Ersteres ist ihr dabei mit Bravour gelungen. Seitdem Draghi seine berühmten Worte sprach, alles zu tun, was notwendig sei, beruhigten sich die Märkte. Beim zweiten Teil hakt es jedoch. Zwar ist die Konjunktur – mit deutlicher Verzögerung – inzwischen angesprungen. Die Inflation verharrt trotz der monatlichen Milliardeninfusion in der Eurozone aber nach wie vor bei 1,5 Prozent. Das Bild ist hierbei nicht einheitlich: Während sie hierzulande bereits bei hohen 2,4 Prozent liegt, dümpelt sie in Griechenland oder Italien knapp über der Ein-Prozent-Schwelle.
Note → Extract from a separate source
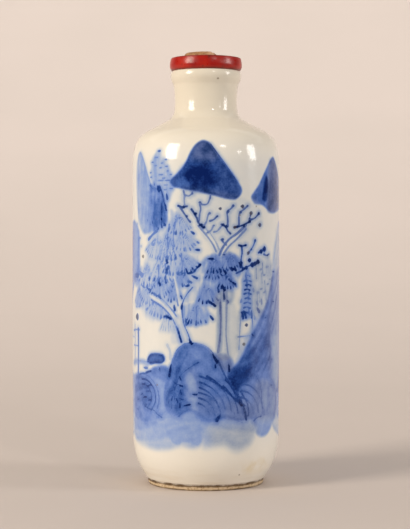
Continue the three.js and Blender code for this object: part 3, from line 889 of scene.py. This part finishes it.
def back_tree(p):
    """One pine on a rock, with a far one beside it."""
    sprays = ((330, 466, -90, 40, 40, 24, 70), (304, 426, -98, 40, 42, 22, 60),
        (346, 428, -84, 42, 38, 26, 80), (374, 396, -76, 38, 38, 28, 80), (290, 378, -100, 38, 42, 22, 60),
        (326, 384, -92, 40, 34, 26, 70))
    for seed, spray in enumerate(sprays):
        needles(p, *spray, 60 + seed)
    p.spare([330, 234, 334, 280, 330, 330, 322, 376, 332, 376, 340, 330, 344, 280, 346, 234])
    p.stroke([329, 234, 333, 280, 329, 330, 322, 374], 3, 66)
    p.stroke([348, 232, 344, 280, 340, 330, 333, 374], 2.6, 60)
    twig(p, [-334, 404, -330, 426, -338, 448, -332, 466], 56, ((-332, 466, 5),))
    twig(p, [-330, 426, -316, 438, -306, 456], 56, ((-316, 438, 5), (-306, 456, 5)))
    twig(p, [-338, 448, -352, 456, -360, 470], 50, ((-360, 470, 5),))
    p.stroke([-330, 246, -334, 300, -330, 356, -334, 404], 3.4, 60)
    for seed, tip in enumerate(((-346, 400), (-318, 404), (-332, 370))):
        needles(p, *tip, -90, 32, 36, 24, 70, 80 + seed)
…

Es ist daher zu erwarten, dass es auch an diesem Donnerstag Stimmen im EZB- Rat geben wird, die dafür plädieren, das Anleihenkaufprogramm wie bisher oder nur geringfügig verändert weiterlaufen zu lassen. Das wäre jedoch falsch – und zwar nicht nur für die Sparer des Nordens, sondern auch für die Länder des Südens und die EZB selbst.

Denn es zeigt sich einfach, dass die von den Zentralbankern prognostizierte Gleichung „Mehr Geld ins System pumpen ergibt mehr Inflation“ einfach nicht aufgeht. Dafür gibt es verschiedene Gründe. So findet etwa ein Teil des Geldes schlicht nicht seinen Weg in die produktive Wirtschaft, weil dort entweder die Verunsicherung über die Zukunft zu groß ist, um konkrete Projekte anzugehen, oder die Banken diese aufgrund der strengeren Regulierung nicht finanzieren können. Die Lösung für dieses Problem ist aber nicht mehr Geld, sondern es sind vertrauensfördernde Maßnahmen in Form politischer Reformen. Die kann wiederum die EZB nicht liefern.

Die Zentralbank-Geldschwemme bringt lediglich bei zwei Bereichen eine nachhaltige Inflation: bei Aktien und bei Immobilien. Dort steigen die Preise stetig an, weshalb schon Sorgen vor einer neuen Blasenbildung laut werden. Die einfachen Sparer werden durch die Nullzinsen, die ja Teil der EZB-Politik sind, hingegen sukzessive enteignet. So reicht auch die derzeitige Mini-Inflation bereits aus, dass in Österreich Sparguthaben nach fünf Jahren ein Zehntel ihres Werts verlieren.

Aber auch die angeschlagenen Länder des Südens profitieren auf lange Sicht gesehen von einer Abkehr vom Gelddrucken. Für die Staaten ist sie nämlich wie ein Entzug für einen Drogenkranken: Sie verursacht Schmerzen, bringt aber die wahre gesundheitliche Situation ans Licht. Und das ist einfacher, je kürzer sich der Organismus an die Situation davor gewöhnt hat. Es liegt aber auch im Interesse der EZB selbst, sich auf den – ohnehin langen – Weg hin zu einer normalisierten Geldpolitik zu begeben. Denn nur so erhält die Zentralbank jene Pfeile in den Köcher zurück, die sie bei einer künftigen Krise wieder dringend brauchen wird. Und diese Krise wird irgendwann mit Sicherheit kommen.